На снимке, сделанном в день моих крестин, лицо у него смуглое от загара, а лоб совсем белый. Это от каски. Вот осенняя фотография — родители в парке: он в элегантном костюме, она в шелковом платье, с младенцем на руках. И в зимний приезд — опять отец с матерью, а я в коляске. Тот же парк, только кругом снег.
На следующей странице альбома — я, уже почти двухлетняя, и мама. Она изо всех сил улыбается, но в глазах тоска. Эта фотография вернулась назад вместе с посылкой: рождественское печенье, жилетка. В посылку были вложены его кольца — обручальное и перстень с печаткой из топаза. Посылку он уже не получил.
Пал за родину в борьбе с большевиками. В их стране.
Дома отец сразу же снимал форму. Мне рассказывали, что он и мухи не мог обидеть. Однако отнял у старой русской крестьянки единственную корову. Он писал в письме, что попал в команду, занимающуюся реквизицией продовольствия.

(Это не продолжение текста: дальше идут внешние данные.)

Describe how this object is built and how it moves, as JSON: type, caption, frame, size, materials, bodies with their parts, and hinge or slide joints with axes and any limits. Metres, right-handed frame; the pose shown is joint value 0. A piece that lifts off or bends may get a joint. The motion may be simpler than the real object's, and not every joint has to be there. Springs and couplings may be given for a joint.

Отец был высокий, широкоплечий, студентом фехтовал, занимался греблей, бегом. На фотографиях он выглядит невероятным щеголем. Не выносил запаха табака, — брат, когда возвращался с танцев, должен был вешать свой пропахший сигаретным дымом костюм в прихожей.

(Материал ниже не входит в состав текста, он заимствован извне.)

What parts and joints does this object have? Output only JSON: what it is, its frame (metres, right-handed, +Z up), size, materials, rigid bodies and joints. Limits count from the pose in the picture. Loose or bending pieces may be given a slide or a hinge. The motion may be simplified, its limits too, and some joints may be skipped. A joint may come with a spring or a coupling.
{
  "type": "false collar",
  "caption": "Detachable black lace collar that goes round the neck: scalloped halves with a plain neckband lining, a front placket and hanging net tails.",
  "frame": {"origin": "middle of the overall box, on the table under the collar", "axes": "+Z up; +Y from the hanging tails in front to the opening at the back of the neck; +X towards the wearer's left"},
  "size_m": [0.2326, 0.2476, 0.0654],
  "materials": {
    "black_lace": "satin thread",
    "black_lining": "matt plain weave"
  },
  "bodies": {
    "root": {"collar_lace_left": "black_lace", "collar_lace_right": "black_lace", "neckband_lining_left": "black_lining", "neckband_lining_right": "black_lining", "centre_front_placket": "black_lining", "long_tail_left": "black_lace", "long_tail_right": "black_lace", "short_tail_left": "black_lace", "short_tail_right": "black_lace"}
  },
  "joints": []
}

Воспитывали мальчиков строго. В шесть часов они обязаны были являться домой, за опоздание оставляли без ужина. Бабушка рассказывала, что, когда отец был маленьким, он мог при гостях часами спокойно сидеть в уголке и играть, не привлекая к себе внимания. Второго такого воспитанного мальчика не было во всем Шведте.
В Грайфсвальде, где в конце концов обосновались родители отца, их семья занимала видное положение. Бабушка давала уроки сыновьям богатых крестьян из близлежащих деревень. Дед после защиты диссертации много лет занимал должность конректора гимназии, что и высечено на его могильной плите. Ровно в двенадцать, с началом большой перемены, он являлся домой обедать. При первых звуках колокола бабушка снимала с плиты картошку.
Брат отца был на два года его моложе, а погиб на два года позже. Тоже на войне. Бабушка пережила его на двадцать семь лет, дедушка — на четыре года.
Отца я, конечно, не помню. Но выросла я с ним, с рассказами о его любимых детских словечках, его детских проказах. Среди фотографий, на которых он всегда близоруко щурится. Я знала, что у него на щеке был шрам от рапиры, а ладони в мозолях от гребли, мне без конца рассказывали о том, какой он был добрый, о его юморе, спокойном характере, о его размашистой походке, увлечениях в юности, о том, какие у него были локоны в три года. Перстень с топазом сузили для меня, и я его никогда не снимала. Изо дня в день мне повторяли, что я вылитый отец: та же походка, тот же спокойный нрав, при этом его порывистость и восторженность. И руки у меня большие, как у него, и веки тяжелые.